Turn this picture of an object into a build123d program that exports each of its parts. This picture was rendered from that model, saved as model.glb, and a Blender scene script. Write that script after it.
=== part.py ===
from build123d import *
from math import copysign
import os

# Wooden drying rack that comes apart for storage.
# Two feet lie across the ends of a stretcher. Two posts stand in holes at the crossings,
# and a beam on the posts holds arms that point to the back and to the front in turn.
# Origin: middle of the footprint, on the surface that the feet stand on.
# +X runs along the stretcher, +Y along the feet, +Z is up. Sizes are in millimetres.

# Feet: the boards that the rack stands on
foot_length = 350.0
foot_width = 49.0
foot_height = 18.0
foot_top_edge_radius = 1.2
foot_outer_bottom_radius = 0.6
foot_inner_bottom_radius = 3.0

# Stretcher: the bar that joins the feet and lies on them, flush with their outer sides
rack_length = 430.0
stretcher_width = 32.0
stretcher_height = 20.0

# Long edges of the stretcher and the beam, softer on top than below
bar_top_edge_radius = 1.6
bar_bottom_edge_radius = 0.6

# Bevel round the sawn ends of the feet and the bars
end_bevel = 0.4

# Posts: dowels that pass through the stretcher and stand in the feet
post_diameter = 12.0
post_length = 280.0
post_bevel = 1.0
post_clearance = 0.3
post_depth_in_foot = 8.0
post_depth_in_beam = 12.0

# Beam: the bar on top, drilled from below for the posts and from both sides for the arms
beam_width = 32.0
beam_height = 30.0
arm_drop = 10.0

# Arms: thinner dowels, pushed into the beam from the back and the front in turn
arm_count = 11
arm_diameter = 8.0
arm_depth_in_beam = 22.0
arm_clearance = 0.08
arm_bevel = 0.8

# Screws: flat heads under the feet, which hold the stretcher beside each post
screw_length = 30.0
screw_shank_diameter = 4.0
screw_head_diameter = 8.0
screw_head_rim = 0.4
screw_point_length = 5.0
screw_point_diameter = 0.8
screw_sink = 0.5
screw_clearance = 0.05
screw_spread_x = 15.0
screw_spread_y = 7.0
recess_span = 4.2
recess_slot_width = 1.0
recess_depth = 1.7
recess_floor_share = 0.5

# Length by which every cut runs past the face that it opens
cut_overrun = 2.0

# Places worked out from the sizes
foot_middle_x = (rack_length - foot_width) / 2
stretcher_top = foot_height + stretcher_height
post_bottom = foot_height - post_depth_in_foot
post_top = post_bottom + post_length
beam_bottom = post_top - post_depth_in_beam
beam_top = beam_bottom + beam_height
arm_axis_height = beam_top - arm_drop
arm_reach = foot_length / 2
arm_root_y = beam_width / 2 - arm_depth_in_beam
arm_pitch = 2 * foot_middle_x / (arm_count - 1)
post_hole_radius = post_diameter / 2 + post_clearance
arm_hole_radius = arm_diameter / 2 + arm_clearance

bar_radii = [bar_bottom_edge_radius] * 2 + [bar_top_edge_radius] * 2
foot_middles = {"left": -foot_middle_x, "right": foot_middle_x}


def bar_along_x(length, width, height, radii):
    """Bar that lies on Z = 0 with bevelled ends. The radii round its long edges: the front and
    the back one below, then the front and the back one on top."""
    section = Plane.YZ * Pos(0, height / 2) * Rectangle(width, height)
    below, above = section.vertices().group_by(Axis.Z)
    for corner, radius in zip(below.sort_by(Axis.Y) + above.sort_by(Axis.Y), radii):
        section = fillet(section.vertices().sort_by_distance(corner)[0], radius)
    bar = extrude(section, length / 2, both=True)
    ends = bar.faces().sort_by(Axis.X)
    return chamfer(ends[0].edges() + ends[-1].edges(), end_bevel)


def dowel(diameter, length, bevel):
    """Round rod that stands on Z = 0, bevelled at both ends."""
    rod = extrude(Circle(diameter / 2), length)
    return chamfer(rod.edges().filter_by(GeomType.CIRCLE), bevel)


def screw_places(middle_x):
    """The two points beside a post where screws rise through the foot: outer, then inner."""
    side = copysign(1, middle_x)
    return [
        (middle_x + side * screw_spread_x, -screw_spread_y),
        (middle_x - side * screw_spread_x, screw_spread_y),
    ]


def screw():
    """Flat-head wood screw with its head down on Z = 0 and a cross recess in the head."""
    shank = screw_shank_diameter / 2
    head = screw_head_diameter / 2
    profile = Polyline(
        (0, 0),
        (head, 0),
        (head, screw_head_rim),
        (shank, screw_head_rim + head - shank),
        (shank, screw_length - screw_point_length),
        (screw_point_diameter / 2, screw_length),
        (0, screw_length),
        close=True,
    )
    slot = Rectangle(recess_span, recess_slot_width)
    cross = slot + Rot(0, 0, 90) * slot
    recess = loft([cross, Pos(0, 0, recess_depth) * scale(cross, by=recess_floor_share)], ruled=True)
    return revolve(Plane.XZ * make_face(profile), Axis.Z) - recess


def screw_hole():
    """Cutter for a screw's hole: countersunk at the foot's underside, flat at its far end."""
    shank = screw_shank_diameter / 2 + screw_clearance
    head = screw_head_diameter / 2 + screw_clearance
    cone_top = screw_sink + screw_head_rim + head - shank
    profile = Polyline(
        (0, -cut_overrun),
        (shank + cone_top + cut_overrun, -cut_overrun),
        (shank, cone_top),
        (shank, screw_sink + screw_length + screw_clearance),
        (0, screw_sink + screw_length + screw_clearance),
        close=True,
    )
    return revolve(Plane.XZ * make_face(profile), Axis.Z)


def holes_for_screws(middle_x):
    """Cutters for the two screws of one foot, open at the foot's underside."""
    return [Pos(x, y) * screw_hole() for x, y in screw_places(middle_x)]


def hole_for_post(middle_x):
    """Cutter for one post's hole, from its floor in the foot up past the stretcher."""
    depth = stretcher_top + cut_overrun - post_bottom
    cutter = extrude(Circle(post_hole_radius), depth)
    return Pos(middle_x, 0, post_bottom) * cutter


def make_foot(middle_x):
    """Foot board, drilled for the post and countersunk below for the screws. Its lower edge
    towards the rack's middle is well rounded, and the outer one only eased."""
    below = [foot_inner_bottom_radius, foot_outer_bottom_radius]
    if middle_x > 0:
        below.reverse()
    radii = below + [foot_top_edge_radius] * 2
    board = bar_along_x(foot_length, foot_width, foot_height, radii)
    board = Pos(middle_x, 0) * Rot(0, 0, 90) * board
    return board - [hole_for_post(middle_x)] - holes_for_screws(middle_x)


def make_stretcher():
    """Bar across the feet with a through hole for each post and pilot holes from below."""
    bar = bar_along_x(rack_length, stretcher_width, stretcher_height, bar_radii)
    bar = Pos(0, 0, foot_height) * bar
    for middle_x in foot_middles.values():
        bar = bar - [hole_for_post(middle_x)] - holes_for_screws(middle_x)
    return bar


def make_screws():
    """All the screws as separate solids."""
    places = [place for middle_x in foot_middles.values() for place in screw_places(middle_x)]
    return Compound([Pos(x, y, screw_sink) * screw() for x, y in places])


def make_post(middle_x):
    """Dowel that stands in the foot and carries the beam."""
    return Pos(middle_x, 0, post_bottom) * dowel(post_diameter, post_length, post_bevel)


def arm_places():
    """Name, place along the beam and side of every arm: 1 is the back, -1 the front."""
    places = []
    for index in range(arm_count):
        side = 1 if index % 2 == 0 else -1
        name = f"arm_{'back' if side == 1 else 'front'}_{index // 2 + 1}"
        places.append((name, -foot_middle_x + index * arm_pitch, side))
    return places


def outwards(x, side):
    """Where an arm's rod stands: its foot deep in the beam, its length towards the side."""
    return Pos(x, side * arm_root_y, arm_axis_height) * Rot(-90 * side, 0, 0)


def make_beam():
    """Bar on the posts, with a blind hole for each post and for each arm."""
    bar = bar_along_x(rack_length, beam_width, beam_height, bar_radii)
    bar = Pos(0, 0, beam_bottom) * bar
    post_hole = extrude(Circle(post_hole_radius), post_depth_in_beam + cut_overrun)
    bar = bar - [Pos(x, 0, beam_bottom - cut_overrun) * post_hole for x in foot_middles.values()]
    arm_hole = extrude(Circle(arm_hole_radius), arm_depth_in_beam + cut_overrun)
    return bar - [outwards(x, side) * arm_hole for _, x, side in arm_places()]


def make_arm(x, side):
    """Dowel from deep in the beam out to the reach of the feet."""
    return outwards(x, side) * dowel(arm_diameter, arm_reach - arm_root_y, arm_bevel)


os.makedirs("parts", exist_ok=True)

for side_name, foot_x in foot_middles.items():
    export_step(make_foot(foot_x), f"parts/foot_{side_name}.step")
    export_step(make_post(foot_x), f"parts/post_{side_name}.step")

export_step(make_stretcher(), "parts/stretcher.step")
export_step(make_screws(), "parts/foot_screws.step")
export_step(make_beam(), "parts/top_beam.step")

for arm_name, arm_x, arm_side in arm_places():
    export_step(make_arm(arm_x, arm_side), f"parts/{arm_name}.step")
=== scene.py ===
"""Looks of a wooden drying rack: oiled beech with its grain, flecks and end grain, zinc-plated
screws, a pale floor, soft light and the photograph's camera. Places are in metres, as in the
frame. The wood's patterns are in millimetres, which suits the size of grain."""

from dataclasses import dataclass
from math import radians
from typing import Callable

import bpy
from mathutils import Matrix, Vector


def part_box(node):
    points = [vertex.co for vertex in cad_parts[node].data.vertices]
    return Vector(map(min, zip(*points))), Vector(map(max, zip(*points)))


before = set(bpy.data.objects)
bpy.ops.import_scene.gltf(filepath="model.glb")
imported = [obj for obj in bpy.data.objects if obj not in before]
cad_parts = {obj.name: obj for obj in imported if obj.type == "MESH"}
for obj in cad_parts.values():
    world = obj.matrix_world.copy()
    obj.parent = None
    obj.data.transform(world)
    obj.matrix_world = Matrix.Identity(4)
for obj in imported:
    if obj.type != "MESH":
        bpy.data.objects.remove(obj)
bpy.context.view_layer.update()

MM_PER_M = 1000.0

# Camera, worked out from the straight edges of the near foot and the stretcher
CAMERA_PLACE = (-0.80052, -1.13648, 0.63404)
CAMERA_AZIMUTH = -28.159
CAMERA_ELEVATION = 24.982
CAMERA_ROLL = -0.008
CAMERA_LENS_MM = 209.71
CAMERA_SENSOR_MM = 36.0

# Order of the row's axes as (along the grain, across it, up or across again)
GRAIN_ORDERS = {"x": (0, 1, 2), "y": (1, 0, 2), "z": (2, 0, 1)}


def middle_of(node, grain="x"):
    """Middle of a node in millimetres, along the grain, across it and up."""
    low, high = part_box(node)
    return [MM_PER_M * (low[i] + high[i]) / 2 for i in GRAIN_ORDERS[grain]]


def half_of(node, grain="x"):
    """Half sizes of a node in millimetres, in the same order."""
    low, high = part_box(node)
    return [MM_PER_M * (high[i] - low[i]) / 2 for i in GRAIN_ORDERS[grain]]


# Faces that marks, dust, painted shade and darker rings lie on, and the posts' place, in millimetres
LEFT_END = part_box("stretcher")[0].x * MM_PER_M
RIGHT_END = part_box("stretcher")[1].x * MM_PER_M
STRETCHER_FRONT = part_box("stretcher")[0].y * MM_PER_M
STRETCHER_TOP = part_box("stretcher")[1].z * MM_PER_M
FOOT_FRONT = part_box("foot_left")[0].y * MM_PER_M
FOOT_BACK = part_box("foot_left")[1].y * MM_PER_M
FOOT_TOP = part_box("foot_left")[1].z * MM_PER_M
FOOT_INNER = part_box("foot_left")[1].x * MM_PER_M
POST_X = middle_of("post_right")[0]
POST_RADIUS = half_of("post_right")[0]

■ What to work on
Only the lines from the line with "for arm_name, arm_x, arm_side" to the line with "return [MM_PER_M * (low[i]", inclusive, are to be printed, exactly as they appear.

■ Solved problem
for arm_name, arm_x, arm_side in arm_places():
    export_step(make_arm(arm_x, arm_side), f"parts/{arm_name}.step")
=== scene.py ===
"""Looks of a wooden drying rack: oiled beech with its grain, flecks and end grain, zinc-plated
screws, a pale floor, soft light and the photograph's camera. Places are in metres, as in the
frame. The wood's patterns are in millimetres, which suits the size of grain."""

from dataclasses import dataclass
from math import radians
from typing import Callable

import bpy
from mathutils import Matrix, Vector


def part_box(node):
    points = [vertex.co for vertex in cad_parts[node].data.vertices]
    return Vector(map(min, zip(*points))), Vector(map(max, zip(*points)))


before = set(bpy.data.objects)
bpy.ops.import_scene.gltf(filepath="model.glb")
imported = [obj for obj in bpy.data.objects if obj not in before]
cad_parts = {obj.name: obj for obj in imported if obj.type == "MESH"}
for obj in cad_parts.values():
    world = obj.matrix_world.copy()
    obj.parent = None
    obj.data.transform(world)
    obj.matrix_world = Matrix.Identity(4)
for obj in imported:
    if obj.type != "MESH":
        bpy.data.objects.remove(obj)
bpy.context.view_layer.update()

MM_PER_M = 1000.0

# Camera, worked out from the straight edges of the near foot and the stretcher
CAMERA_PLACE = (-0.80052, -1.13648, 0.63404)
CAMERA_AZIMUTH = -28.159
CAMERA_ELEVATION = 24.982
CAMERA_ROLL = -0.008
CAMERA_LENS_MM = 209.71
CAMERA_SENSOR_MM = 36.0

# Order of the row's axes as (along the grain, across it, up or across again)
GRAIN_ORDERS = {"x": (0, 1, 2), "y": (1, 0, 2), "z": (2, 0, 1)}


def middle_of(node, grain="x"):
    """Middle of a node in millimetres, along the grain, across it and up."""
    low, high = part_box(node)
    return [MM_PER_M * (low[i] + high[i]) / 2 for i in GRAIN_ORDERS[grain]]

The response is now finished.